How to Start Transitioning Toward Self-Sufficient Rural Living (Without Going Extreme)

If you’ve ever looked at off-grid living or homesteading content online and thought, “That looks amazing, but it’s not realistic for my life,” you’re not alone.

We’ve been there too.

And this blog exists because we realized something important:

You don’t have to go extreme to start becoming more self-sufficient.

You just have to start where you are—and build from there.


Where we are starting from in Our Rural Living Journey

Right now, we live on 3 acres in a small rural town in the Willamette Valley of Oregon. This isn’t suburbia, and it isn’t a blank-slate dream property either.

It’s real land. Real animals. Real responsibilities.

We currently manage:

  • Horses
  • Chickens and ducks
  • Seasonal feeder pigs
  • Dogs that think they run everything

We also live a very hands-on lifestyle. Between the two of us, we have experience in construction, excavation, mechanics, welding, land management, and general problem-solving when things break—which they always do.

So this journey isn’t starting from zero.

It’s starting from “already living rural… but wanting more control, more resilience, and more independence over time.”


What Self-Sufficient Rural Living Actually Means in Real Life

When people hear “off-grid” or “self-sufficient,” they often picture extreme lifestyles:

  • no electricity
  • no modern appliances
  • total isolation
  • survival-mode living

That’s not what we’re building toward.

For us, self-sufficiency means something more practical:

Reducing dependence on outside systems while still maintaining modern comfort and functionality.

It means:

  • producing more of what we use
  • relying less on fragile systems
  • building skills instead of outsourcing everything
  • designing systems that work for us, not against us

We’re not trying to reject modern life.

We’re trying to make it more resilient.

One of the biggest foundations of rural living is skill development, especially when you’re trying to become less dependent on outside systems over time.


The Middle Path Between Modern Comfort and Self-Sufficiency

A lot of content online falls into extremes.

On one end, you have highly polished lifestyle blogs that make everything look easy and aesthetic.

On the other end, you have ultra-rugged off-grid content that feels unrealistic for most families—especially if you still want things like running water, a washing machine, or reliable electricity.

We’re somewhere in the middle.

We want:

  • modern comfort where it makes sense
  • independence where it matters most
  • practical systems that don’t require constant struggle
  • and a lifestyle that actually fits real life, not just ideology

That middle path is rarely shown—but it’s where most real people actually live.

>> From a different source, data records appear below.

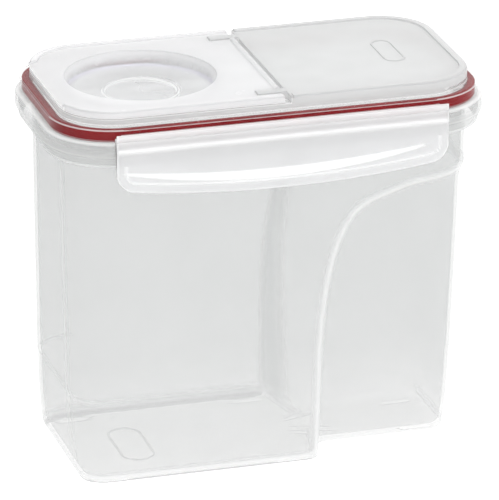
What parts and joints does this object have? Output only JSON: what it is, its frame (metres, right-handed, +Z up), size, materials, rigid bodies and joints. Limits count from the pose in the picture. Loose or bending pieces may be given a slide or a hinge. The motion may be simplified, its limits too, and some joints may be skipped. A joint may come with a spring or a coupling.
{
  "type": "dry food canister",
  "caption": "Tall rounded-box food canister in milky plastic with a hand grip at one end, a gasketed lid, long side latches and a flip-top pour cap.",
  "frame": {"origin": "centre of the footprint on the table plane, under the corner pads", "axes": "+Z up, +X along the length towards the hand grip (the pour end is at -X), +Y towards the back latch"},
  "size_m": [0.2466, 0.1422, 0.219],
  "materials": {
    "body_plastic": "milky translucent natural polypropylene, satin inside and glossy outside",
    "lid_plastic": "frosted clear polypropylene, satin top",
    "latch_plastic": "clear polypropylene, glossy",
    "red_seal": "dark red soft seal, satin",
    "pale_seal": "pale translucent soft seal, satin"
  },
  "bodies": {
    "container": {"container_body": "body_plastic"},
    "lid": {"lid_panel": "lid_plastic", "lid_gasket": "red_seal"},
    "pour_cap": {"flip_cap": "lid_plastic", "pour_seal": "pale_seal"},
    "front_clip": {"front_latch": "latch_plastic"},
    "back_clip": {"back_latch": "latch_plastic"}
  },
  "joints": [
    {"name": "lid_lift", "type": "slide", "parent": "container", "child": "lid", "axis": [0, 0, 1], "range_m": [0, 0.05]},
    {"name": "front_latch_hinge", "type": "hinge", "parent": "lid", "child": "front_clip", "pos_m": [0, -0.06705, 0.2075], "axis": [-1, 0, 0], "range_deg": [0, 105]},
    {"name": "back_latch_hinge", "type": "hinge", "parent": "lid", "child": "back_clip", "pos_m": [0, 0.06705, 0.2075], "axis": [1, 0, 0], "range_deg": [0, 105]},
    {"name": "flip_cap_hinge", "type": "hinge", "parent": "lid", "child": "pour_cap", "pos_m": [0.0036, 0, 0.2166], "axis": [0, 1, 0], "range_deg": [0, 110]}
  ]
}
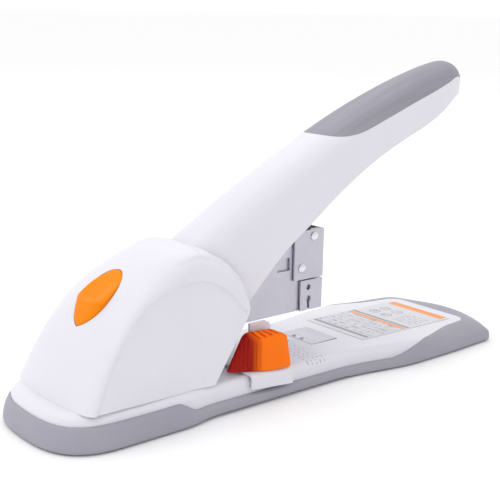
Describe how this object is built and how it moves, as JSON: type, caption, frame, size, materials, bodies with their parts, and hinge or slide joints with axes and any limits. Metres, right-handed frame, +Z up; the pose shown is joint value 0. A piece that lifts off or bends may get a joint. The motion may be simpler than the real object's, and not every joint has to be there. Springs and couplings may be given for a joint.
{
  "type": "heavy-duty stapler",
  "caption": "Heavy-duty desk stapler with a long pivoting lever, a spring-returned staple head with a slide-out rail, a release button and a sliding paper guide.",
  "frame": {"origin": "on the table under the middle of the base", "axes": "+X from the rear to the front tip of the base, +Z up, the middle plane at Y = 0"},
  "size_m": [0.297, 0.0868, 0.163],
  "materials": {
    "white_shell": "satin",
    "grey_tray": "fine matte",
    "grey_grip": "matte soft touch",
    "orange_button": "satin",
    "red_orange": "satin",
    "zinc_steel": "zinc plated",
    "tool_steel": "oiled",
    "bright_steel": "bright",
    "black_rubber": "matte",
    "printed_label": "printed film",
    "spring_wire": "drawn wire",
    "black_plastic": "matte"
  },
  "bodies": {
    "base": {"bottom_tray": "grey_tray", "base_plate": "zinc_steel", "base_cover": "white_shell", "rubber_feet": "black_rubber", "base_screws": "zinc_steel", "anvil_plate": "bright_steel", "scale_label": "printed_label", "pivot_bracket": "zinc_steel", "lever_pin": "bright_steel", "head_pin": "bright_steel", "pin_clips": "tool_steel", "rear_cover": "white_shell", "cover_screws": "zinc_steel", "latch_pin": "bright_steel", "head_lift_spring": "spring_wire", "button_spring": "spring_wire"},
    "handle": {"handle_shell": "white_shell", "grip_insert": "grey_grip", "lever_core": "zinc_steel", "driver_pin": "bright_steel", "lever_screws": "zinc_steel"},
    "head": {"head_frame": "zinc_steel", "head_web": "zinc_steel", "front_cover": "zinc_steel", "cover_rivets": "bright_steel", "lever_spring": "spring_wire"},
    "driver": {"driver_blade": "tool_steel", "driver_block": "tool_steel"},
    "rail": {"staple_rail": "zinc_steel", "nose_plate": "zinc_steel", "staple_strip": "bright_steel"},
    "pusher_body": {"pusher": "black_plastic", "pusher_spring": "spring_wire"},
    "button": {"release_button": "orange_button"},
    "latch": {"latch_lever": "zinc_steel"},
    "guide": {"guide_carriage": "white_shell", "guide_pad": "black_plastic", "guide_spring": "spring_wire"},
    "guide_lock": {"guide_button": "red_orange"}
  },
  "joints": [
    {"name": "handle_pivot", "type": "hinge", "parent": "base", "child": "handle", "pos_m": [-0.0693, 0, 0.042], "axis": [0, 1, 0], "range_deg": [0, 24], "stiffness_Nm_per_rad": 2, "springref_deg": -25.78},
    {"name": "head_pivot", "type": "hinge", "parent": "base", "child": "head", "pos_m": [-0.1053, 0, 0.021], "axis": [0, 1, 0], "range_deg": [0, 8.01], "stiffness_Nm_per_rad": 3, "springref_deg": -17.19, "deforming": ["head_lift_spring", "lever_spring"]},
    {"name": "driver_slide", "type": "slide", "parent": "head", "child": "driver", "axis": [0, 0, -1], "range_m": [0, 0.02065]},
    {"name": "rail_slide", "type": "slide", "parent": "head", "child": "rail", "axis": [-1, 0, 0], "range_m": [-0.085, 0]},
    {"name": "pusher_slide", "type": "slide", "parent": "rail", "child": "pusher_body", "axis": [1, 0, 0], "range_m": [-0.015, 0], "stiffness_N_per_m": 60, "springref_m": 0.04, "deforming": ["pusher_spring"]},
    {"name": "button_press", "type": "slide", "parent": "base", "child": "button", "axis": [0.7071, 0, -0.7071], "range_m": [0, 0.003], "stiffness_N_per_m": 600, "springref_m": -0.003, "deforming": ["button_spring"]},
    {"name": "latch_pivot", "type": "hinge", "parent": "base", "child": "latch", "pos_m": [-0.0803, 0, 0.061], "axis": [0, 1, 0], "range_deg": [-10.5, 0]},
    {"name": "guide_slide", "type": "slide", "parent": "base", "child": "guide", "axis": [1, 0, 0], "range_m": [0, 0.025]},
    {"name": "guide_press", "type": "slide", "parent": "guide", "child": "guide_lock", "axis": [0, 1, 0], "range_m": [0, 0.0015], "stiffness_N_per_m": 800, "springref_m": -0.003, "deforming": ["guide_spring"]}
  ],
  "couplings": [
    {"joint": "head_pivot", "follows": "handle_pivot", "ratio": 0.33333},
    {"joint": "driver_slide", "follows": "handle_pivot", "m_per_rad": 0.049179},
    {"joint": "latch_pivot", "follows": "button_press", "rad_per_m": -58.178}
  ]
}
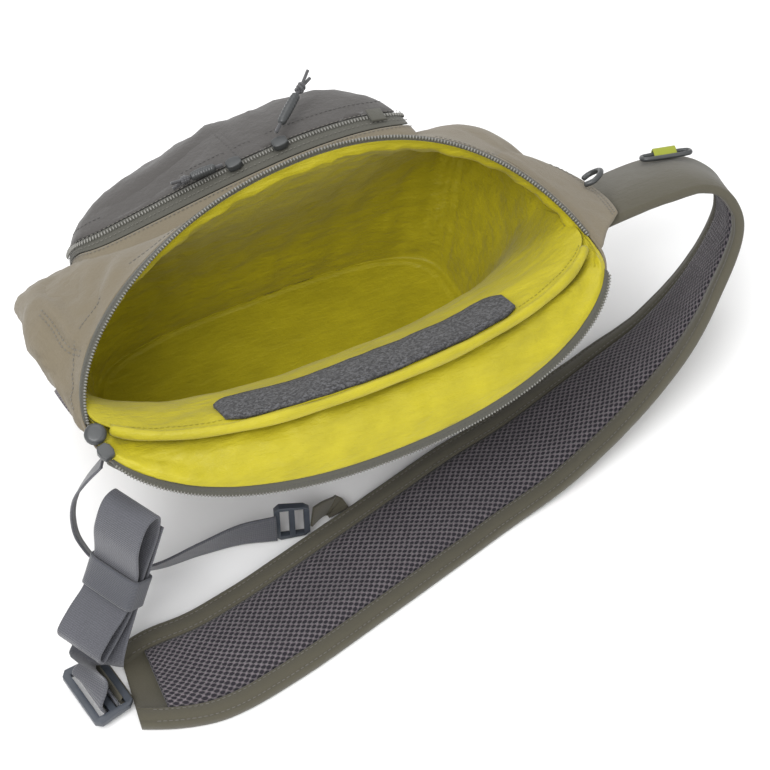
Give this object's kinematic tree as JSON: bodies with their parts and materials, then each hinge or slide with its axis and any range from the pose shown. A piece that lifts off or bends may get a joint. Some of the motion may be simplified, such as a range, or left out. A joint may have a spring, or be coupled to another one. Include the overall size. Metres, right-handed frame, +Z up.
{
  "type": "fishing tackle sling bag",
  "caption": "Open sling bag with a wide padded shoulder strap, a zipped front pocket, a bright lining and folded webbing at its buckle.",
  "frame": {"origin": "middle of the flat base, on the floor", "axes": "+X to the shoulder end of the bag, +Y to the front pocket, +Z up"},
  "size_m": [0.4745, 0.3017, 0.1764],
  "materials": {
    "canvas": "matt",
    "lining": "satin",
    "pocket_cloth": "matt",
    "trim": "matt",
    "strap_cloth": "matt",
    "mesh": "matt",
    "webbing": "matt",
    "plastic": "satin",
    "accent": "matt"
  },
  "bodies": {
    "root": {"back_panel_binding": "trim", "back_panel_mesh": "mesh", "corner_tab": "trim", "dock_tab": "accent", "gear_loop": "plastic", "lining": "lining", "loop_strip": "trim", "main_shell": "canvas", "main_webbing": "webbing", "main_zip_back": "trim", "main_zip_front": "trim", "main_zip_slider": "plastic", "pocket_face": "pocket_cloth", "pocket_gusset": "canvas", "pocket_pull_left": "trim", "pocket_pull_right": "trim", "pocket_slider_left": "plastic", "pocket_slider_right": "plastic", "pocket_tab": "webbing", "pocket_zip_band": "trim", "side_buckle": "plastic", "side_buckle_tab": "strap_cloth", "side_webbing": "webbing", "slip_pocket": "lining", "slip_pocket_hem": "lining", "strap_buckle": "plastic", "strap_cloth": "strap_cloth", "strap_end_tab": "strap_cloth", "strap_mesh_pad": "mesh", "strap_wing": "canvas", "tool_dock": "plastic", "webbing_keeper": "trim", "webbing_tail": "webbing"}
  },
  "joints": []
}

What we’re actually working toward

This isn’t a sudden transformation. It’s a gradual shift.

We’re learning how to:

  • build better systems on the land we already have
  • reduce waste and inefficiency in daily life
  • understand energy, water, and food systems more deeply
  • make smarter decisions about future land and long-term living
  • prepare for a more self-sufficient retirement lifestyle over time

We’re not trying to “escape” our life.

We’re trying to evolve it.


Why we’re documenting this journey

Most people only share the finished version of a story.

We’re sharing the middle.

The learning phase.
The planning phase.
The “we’re figuring this out as we go” phase.

Because that’s where most people actually are—even if they don’t talk about it.

We’re not experts. We’re not claiming to have it all figured out.

We’re just a rural family building experience, testing ideas, and learning what actually works in real life.


What you’ll find on this blog

This space is where we document:

Practical rural living

Day-to-day life managing land, animals, equipment, and constant projects.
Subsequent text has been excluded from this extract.